LA CANCELLAZIONE DEL REDDITO DI CITTADINANZA

UN ALTRO TASSELLO A FAVORE DELLA PRECARIZZAZIONE DEL MONDO DEL LAVORO

Con il Decreto Lavoro, recentemente convertito dalla Legge 85/2023, il governo Meloni ha cancellato il Reddito di Cittadinanza. Al danno che subiranno migliaia di persone – a regime dovrebbero diventare 600.000 – che improvvisamente si ritroveranno senza sostegno, va ad aggiungersi la beffa della comunicazione da parte dell’INPS, avvenuta tramite sms, che scarica il problema sui servizi sociali dei comuni, chiaramente sprovvisti di strumenti in grado di far fronte all’emergenza che si verrà a creare.

Negli ultimi decenni le economie capitalistiche hanno subito profonde trasformazioni, e sono diventati centrali fenomeni come la disoccupazione, derubricata ad un semplice problema di incontro tra domanda ed offerta di lavoro, e il precariato, dissimulato sotto l’etichetta della flessibilità lavorativa.
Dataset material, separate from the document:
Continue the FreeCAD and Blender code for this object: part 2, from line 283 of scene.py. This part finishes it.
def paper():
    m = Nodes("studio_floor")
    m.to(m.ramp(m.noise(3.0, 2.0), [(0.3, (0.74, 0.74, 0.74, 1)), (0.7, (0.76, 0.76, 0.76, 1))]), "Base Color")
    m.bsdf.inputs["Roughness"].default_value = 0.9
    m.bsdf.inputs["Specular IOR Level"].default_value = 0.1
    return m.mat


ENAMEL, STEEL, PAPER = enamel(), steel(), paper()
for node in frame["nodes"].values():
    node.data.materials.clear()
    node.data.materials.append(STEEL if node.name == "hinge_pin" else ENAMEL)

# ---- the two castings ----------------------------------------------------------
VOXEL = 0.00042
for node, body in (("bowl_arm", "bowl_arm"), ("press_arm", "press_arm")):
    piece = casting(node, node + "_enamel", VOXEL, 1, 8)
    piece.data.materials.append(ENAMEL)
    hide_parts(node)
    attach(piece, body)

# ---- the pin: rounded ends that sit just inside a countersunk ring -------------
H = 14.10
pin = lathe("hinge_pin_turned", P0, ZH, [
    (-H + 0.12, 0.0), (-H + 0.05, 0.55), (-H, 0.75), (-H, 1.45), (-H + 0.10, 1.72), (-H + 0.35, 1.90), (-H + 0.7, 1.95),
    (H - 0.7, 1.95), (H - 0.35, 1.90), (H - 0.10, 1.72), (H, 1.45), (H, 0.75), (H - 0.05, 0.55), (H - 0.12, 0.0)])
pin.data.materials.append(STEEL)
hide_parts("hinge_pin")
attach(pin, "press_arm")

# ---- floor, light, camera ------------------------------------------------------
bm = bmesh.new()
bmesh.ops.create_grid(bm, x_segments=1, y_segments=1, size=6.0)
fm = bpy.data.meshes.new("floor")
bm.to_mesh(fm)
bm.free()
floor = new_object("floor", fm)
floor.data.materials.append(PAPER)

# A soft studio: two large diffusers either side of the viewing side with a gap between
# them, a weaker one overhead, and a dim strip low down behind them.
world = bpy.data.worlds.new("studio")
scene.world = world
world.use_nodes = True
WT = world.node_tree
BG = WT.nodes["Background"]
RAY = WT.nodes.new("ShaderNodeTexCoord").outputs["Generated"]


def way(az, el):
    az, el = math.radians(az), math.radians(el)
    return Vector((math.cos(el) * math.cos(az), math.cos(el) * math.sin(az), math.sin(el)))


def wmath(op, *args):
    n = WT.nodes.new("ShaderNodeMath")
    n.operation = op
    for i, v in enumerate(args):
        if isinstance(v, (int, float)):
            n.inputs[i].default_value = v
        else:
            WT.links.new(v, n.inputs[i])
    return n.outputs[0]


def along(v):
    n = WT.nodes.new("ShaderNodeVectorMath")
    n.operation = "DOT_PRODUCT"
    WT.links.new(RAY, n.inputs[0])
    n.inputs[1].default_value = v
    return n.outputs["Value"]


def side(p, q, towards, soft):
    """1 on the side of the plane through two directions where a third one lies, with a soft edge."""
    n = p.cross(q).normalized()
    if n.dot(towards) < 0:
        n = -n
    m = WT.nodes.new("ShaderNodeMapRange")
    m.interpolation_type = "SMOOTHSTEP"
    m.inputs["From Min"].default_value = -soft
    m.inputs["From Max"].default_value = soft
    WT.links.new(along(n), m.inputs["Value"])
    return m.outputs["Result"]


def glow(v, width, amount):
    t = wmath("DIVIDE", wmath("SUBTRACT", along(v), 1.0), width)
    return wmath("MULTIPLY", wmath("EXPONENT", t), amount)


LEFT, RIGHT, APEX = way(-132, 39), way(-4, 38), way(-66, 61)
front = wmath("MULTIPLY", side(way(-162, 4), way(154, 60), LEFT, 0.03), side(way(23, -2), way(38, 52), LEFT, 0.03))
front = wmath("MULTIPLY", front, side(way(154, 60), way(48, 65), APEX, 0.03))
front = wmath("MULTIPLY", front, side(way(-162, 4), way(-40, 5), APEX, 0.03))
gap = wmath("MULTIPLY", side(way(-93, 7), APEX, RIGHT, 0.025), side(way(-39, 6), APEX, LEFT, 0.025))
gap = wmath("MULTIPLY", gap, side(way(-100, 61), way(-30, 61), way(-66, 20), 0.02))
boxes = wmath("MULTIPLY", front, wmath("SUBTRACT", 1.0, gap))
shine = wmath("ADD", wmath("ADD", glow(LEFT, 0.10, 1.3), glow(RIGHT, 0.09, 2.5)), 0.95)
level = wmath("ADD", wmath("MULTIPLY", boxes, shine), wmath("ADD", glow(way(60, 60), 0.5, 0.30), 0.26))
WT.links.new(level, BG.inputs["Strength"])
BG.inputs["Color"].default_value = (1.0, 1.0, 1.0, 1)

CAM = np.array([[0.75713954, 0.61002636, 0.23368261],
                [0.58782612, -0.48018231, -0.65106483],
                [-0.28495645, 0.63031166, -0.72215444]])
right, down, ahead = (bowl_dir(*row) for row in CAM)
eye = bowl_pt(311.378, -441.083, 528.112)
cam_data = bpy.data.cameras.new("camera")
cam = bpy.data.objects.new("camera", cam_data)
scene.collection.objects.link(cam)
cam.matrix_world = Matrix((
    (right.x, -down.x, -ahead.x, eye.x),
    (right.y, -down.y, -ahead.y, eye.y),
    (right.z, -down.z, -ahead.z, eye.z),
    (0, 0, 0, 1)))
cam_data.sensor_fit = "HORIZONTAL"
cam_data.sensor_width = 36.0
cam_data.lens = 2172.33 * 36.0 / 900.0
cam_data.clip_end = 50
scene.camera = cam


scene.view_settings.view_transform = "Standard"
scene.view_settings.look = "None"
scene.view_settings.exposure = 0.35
Il Reddito di Cittadinanza (RdC), e prima ancora il Reddito di Inclusione (REI), sono stati introdotti a seguito di un lungo dibattito, sospinto dal fatto che la classe lavoratrice nel nostro paese è oppressa da una disoccupazione strutturale oscillante tra il 10-12%; da una esplosione di forme contrattuali precarie confezionate su misura delle esigenze delle aziende – qualche interprete è arrivato a contarne fino a 46, alcune senza retribuzione obbligatoria come gli stages; da una drammatica emergenza salariale, con il valore medio dei salati crollato del 2,9% rispetto al 1990.

Come CUB siamo stati aspramente critici sia nei confronti del REI che del  RdC perché ritenuti inadeguati a rispondere in maniera strutturale e definitiva alle condizioni di diffusa povertà e ricattabilità, alla quali sono costretti quotidianamente i disoccupati e i lavoratori precari. Sosteniamo invece la necessità di un reddito garantito di 1.000 euro che definirebbe quel livello di salario al di sotto del quale il lavoratore può rifiutare offerte vessatorie, aumentando di conseguenza il suo potere contrattuale e quello collettivo.
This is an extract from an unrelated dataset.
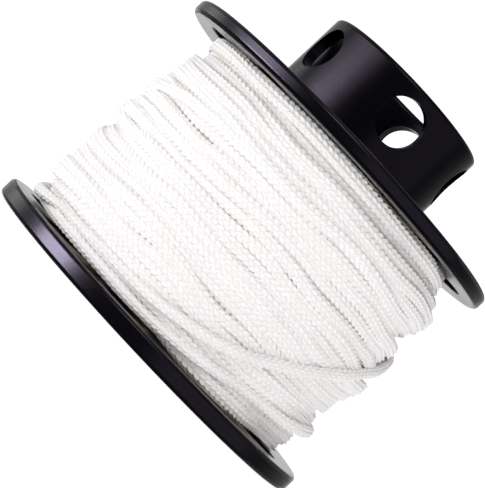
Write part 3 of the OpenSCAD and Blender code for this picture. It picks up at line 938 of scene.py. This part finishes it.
def make_core():
    """The body of line under the outer turns: a ring whose outside follows them in their gaps,
    and whose ends show its layers side by side."""
    heights = np.arange(low_z + BED_OFF_FLANGE, high_z - BED_OFF_FLANGE, BED_STEP)
    outside = bed_radii(heights)
    inside = drum_r + BED_OFF_DRUM
    layer = np.arange(END_LAYERS * END_POINTS) / END_POINTS
    dip = END_DIP * (1 - np.abs(np.sin(np.pi * layer)))
    low_end = inside + (outside[:, :1] - inside) * layer / END_LAYERS
    high_end = inside + (outside[:, -1:] - inside) * layer[::-1] / END_LAYERS
    radii = np.concatenate((low_end, outside, high_end), axis=1)
    levels = np.concatenate((heights[0] + dip, heights, heights[-1] - dip[::-1]))
    n = len(levels)
    angles = np.radians(-180 + np.arange(STEPS) * STEP_ANGLE)
    vertices = np.stack((np.sin(angles)[:, None] * radii, -np.cos(angles)[:, None] * radii,
                         np.broadcast_to(levels, radii.shape)), axis=2).reshape(-1, 3) * MM
    # Each face spans a step round the axis (k) and one across the ring's section (i)
    grid = [(k, i) for k in range(STEPS) for i in range(n)]
    faces = [(k * n + i, (k + 1) % STEPS * n + i, (k + 1) % STEPS * n + (i + 1) % n,
              k * n + (i + 1) % n) for k, i in grid]
    mesh = bpy.data.meshes.new("inner_layers")
    mesh.from_pydata(vertices.tolist(), [], faces)
    # U counts the columns of stitches across the section, V the stitches round the axis
    way = np.cumsum(np.hypot(np.diff(levels), np.diff(radii.mean(axis=0))))
    across = np.concatenate(([0], way, [way[-1] + line_gap])) / STITCH_PITCH
    stitches = round(2 * math.pi * flange_r * BED_STITCHED / STITCH_PITCH) / STEPS
    corners = [(across[i + up], stitches * (k + step)) for k, i in grid
               for step, up in ((0, 0), (1, 0), (1, 1), (0, 1))]
    mesh.uv_layers.new(name="UVMap").data.foreach_set("uv", np.array(corners).ravel())
    # The under layers' cream finish, which is painted shade
    mesh.materials.append(shaded_under_braid)
    mesh.shade_smooth()
    return link(bpy.data.objects.new("inner_layers", mesh))


inner_path = path[: first_outer + 1 : INNER_STEP]
finish_line(sweep_line("inner_turns", inner_path, drum_line, **INNER_SHAPE))
finish_line(make_core(), "line_inner_layers")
Una proposta in contrasto con le politiche di ricatto economico, a garanzia di una vita dignitosa per tutte/i, che va considerata all’interno di un progetto più ampio di eliminazione delle forme contrattuali atipiche, di riaffermazione del rapporto di lavoro a tempo indeterminato, di una consistente riduzione dell’orario di lavoro a parità di salario, del rilancio di una politica industriale.

Il reddito di cittadinanza, seppur caratterizzato da una erogazione economica piuttosto modesta, e dal vincolo di accettazione delle proposte lavorative, ha tuttavia assolto in parte questo compito. Lo abbiamo visto, per fare uno degli esempi più significativi, quando nel settore turistico gli imprenditori hanno iniziato a lamentare l’impossibilità di trovare personale, soprattutto nei periodi stagionali, che accettasse proposte caratterizzate da turni massacranti e stipendi miseri.
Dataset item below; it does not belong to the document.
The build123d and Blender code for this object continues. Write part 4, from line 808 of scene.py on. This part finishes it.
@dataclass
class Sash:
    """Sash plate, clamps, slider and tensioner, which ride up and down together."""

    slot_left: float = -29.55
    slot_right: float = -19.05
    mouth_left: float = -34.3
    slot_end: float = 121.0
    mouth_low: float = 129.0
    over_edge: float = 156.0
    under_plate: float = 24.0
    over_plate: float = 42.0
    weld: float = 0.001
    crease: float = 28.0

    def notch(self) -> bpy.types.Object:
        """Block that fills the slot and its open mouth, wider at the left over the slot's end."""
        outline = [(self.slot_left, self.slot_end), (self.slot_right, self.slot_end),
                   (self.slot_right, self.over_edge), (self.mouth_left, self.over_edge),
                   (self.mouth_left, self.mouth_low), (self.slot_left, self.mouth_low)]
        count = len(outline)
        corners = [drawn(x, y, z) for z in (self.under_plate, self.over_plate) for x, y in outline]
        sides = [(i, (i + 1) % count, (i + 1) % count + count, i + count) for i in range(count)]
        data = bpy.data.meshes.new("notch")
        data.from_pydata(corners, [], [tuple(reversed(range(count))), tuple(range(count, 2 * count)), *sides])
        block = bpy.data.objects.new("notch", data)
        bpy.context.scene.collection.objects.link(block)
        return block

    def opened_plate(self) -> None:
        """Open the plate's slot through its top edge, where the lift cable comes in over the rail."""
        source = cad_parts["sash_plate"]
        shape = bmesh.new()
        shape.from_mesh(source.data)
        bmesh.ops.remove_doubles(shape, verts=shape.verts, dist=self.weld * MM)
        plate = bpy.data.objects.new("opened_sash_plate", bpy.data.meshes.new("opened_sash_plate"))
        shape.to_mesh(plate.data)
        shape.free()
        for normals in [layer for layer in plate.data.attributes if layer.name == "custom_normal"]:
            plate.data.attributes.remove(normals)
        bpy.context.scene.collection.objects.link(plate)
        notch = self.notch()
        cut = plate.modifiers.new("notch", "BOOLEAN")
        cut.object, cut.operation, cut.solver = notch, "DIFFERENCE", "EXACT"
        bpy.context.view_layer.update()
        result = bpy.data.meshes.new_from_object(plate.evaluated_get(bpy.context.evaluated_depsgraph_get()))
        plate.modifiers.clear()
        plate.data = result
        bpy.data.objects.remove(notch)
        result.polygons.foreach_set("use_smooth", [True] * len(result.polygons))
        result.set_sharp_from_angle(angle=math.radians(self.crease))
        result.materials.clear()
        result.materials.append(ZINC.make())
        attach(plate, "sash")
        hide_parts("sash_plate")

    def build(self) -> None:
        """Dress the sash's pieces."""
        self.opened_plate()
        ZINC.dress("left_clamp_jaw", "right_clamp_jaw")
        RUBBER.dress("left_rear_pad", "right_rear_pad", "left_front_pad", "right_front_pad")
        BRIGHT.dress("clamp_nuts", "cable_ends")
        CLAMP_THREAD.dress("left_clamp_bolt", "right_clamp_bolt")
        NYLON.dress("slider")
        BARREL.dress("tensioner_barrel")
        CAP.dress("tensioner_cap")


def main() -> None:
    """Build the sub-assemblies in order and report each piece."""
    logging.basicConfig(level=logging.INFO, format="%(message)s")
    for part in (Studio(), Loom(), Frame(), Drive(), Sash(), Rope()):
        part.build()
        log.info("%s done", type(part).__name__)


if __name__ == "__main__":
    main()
Proprio per questo motivo il RdC è stato contrastato da tutte le associazioni datoriali, da tutti i partiti di destra e, in prima battuta, anche da quelli del centrosinistra.

Il governo Meloni progressivamente sta accogliendo tutte le richieste della borghesia che intende rappresentare – facilitando l’utilizzo di contratti a termine, cancellando i limiti per il ricorso alla somministrazione di mano d’opera, aumentando la detassazione per le imprese, opponendosi al salario minimo, cancellando il reddito di cittadinanza – mentre spende parole di assoluzione per le piccole imprese che evadono le tasse, e non ha nessuna intenzione di mettere mano alle regole della contrattazione collettiva, monopolio di CGIL-CISL-UIL e Confindustria.

Non possiamo che sostenere le legittime proteste contro questa nuova misura antisociale, rilanciando la necessità di una grande mobilitazione su una piattaforma che serva a contrastare il crollo dei salari.                                                              

Per: aumenti salariali di 300 euro; reintroduzione della scala mobile; salario minimo di 12 euro e una legge realmente democratica sulla rappresentanza sindacale e l’efficacia obbligatoria dei contratti collettivi; riduzione dell’orario di lavoro a parità di salario, part-time non inferiori alle 24 ore settimanali; ripristino dell’articolo 18; cancellazione dei contratti precari; reinternalizzazione degli appalti; reddito garantito di 1000 euro, riforma degli ammortizzatori sociali.